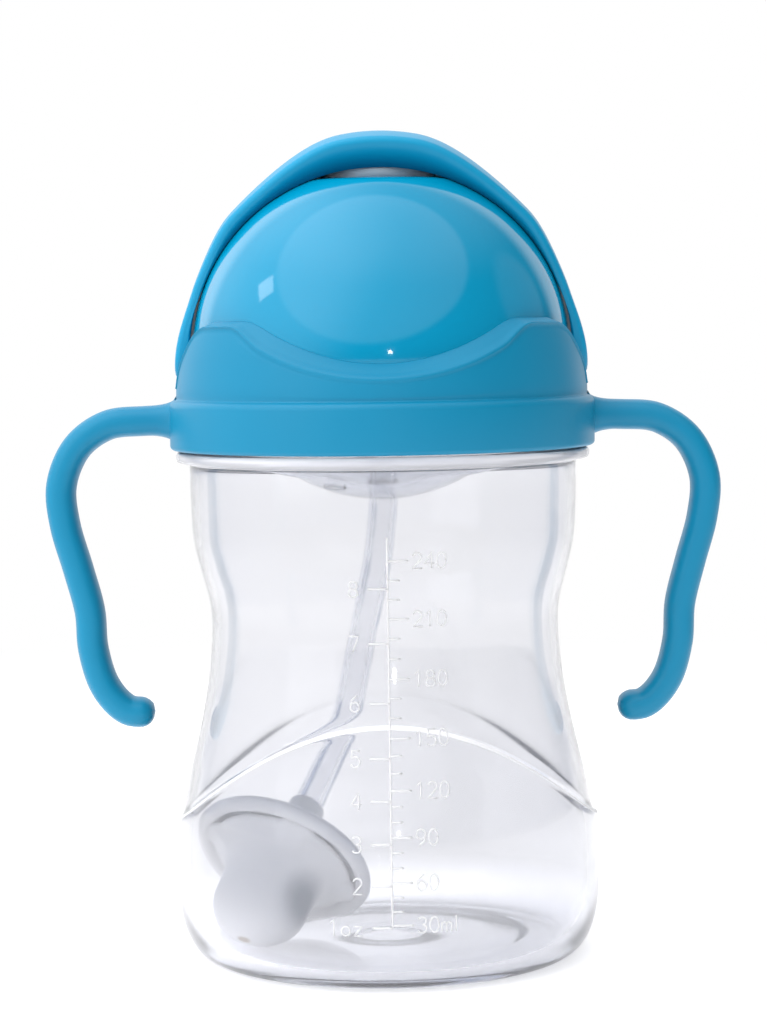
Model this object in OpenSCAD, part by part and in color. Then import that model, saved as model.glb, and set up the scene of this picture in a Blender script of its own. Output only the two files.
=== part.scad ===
// Sippy cup with two handles, a flip hood and a weighted straw.
// Millimetres. Z is up, the front of the cup faces -Y, and the origin is the middle of the base.

/* [Cup] */
// Widest radius of the belly
belly_r = 38.35; // [37:0.05:39]
// Radius at the narrow waist
waist_r = 31.2; // [30:0.1:33]
// Outer radius of the neck under the bead
neck_r = 34.7; // [34.4:0.1:35]
// Wall thickness of the cup
cup_wall = 1.4; // [1:0.1:1.8]
// How far the belly stands out below the arched crest
crest_step = 0.9; // [0.4:0.1:1.2]
// Height of the crest at the front and back
crest_top = 45.2; // [40:0.5:48]
// Height of the crest at the two sides
crest_low = 24.6; // [22:0.5:28]

/* [Collar] */
// Outer radius of the collar's lower band
collar_r = 38.1; // [37.8:0.1:39]
// Height of the collar's lower edge
collar_low = 91.4; // [91.3:0.1:92]
// Height of the collar's top edge at the front
valley_z = 106.8; // [105.6:0.2:108]
// Height of the collar's two front peaks
peak_z = 114.3; // [113.1:0.2:114.5]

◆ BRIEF
Each line from the start of the listing above through the line containing "of the base." should be copied exactly, please, with no other lines added.

◆ WRITTEN ANSWER
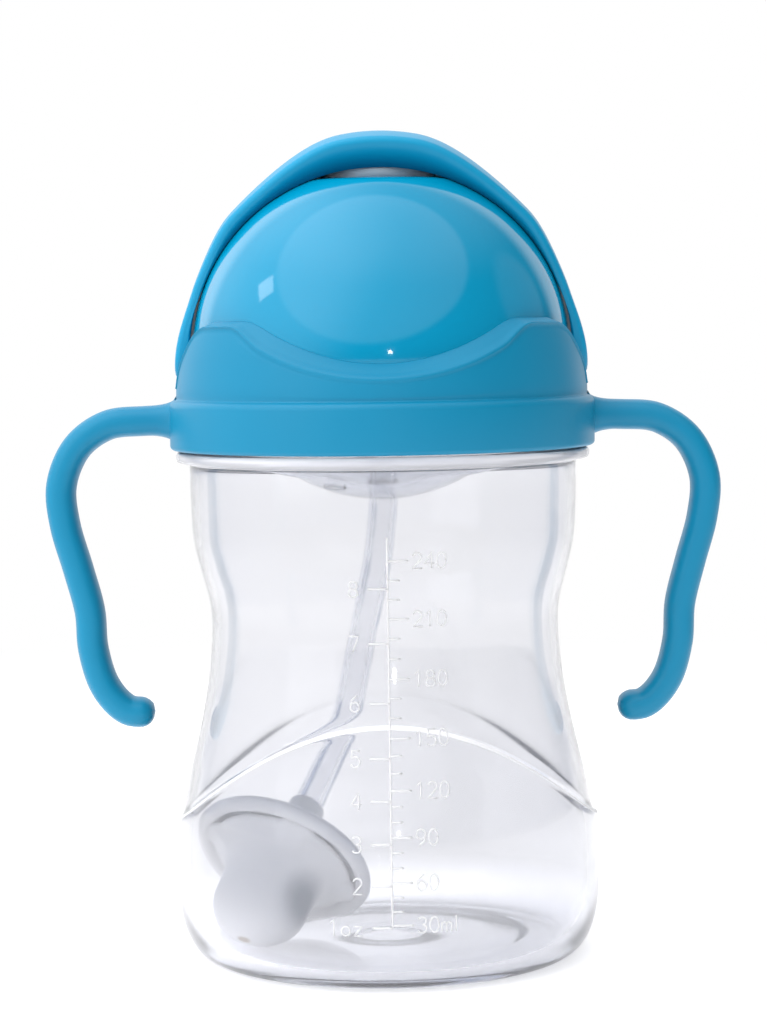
Model this object in OpenSCAD, part by part and in color. Then import that model, saved as model.glb, and set up the scene of this picture in a Blender script of its own. Output only the two files.
=== part.scad ===
// Sippy cup with two handles, a flip hood and a weighted straw.
// Millimetres. Z is up, the front of the cup faces -Y, and the origin is the middle of the base.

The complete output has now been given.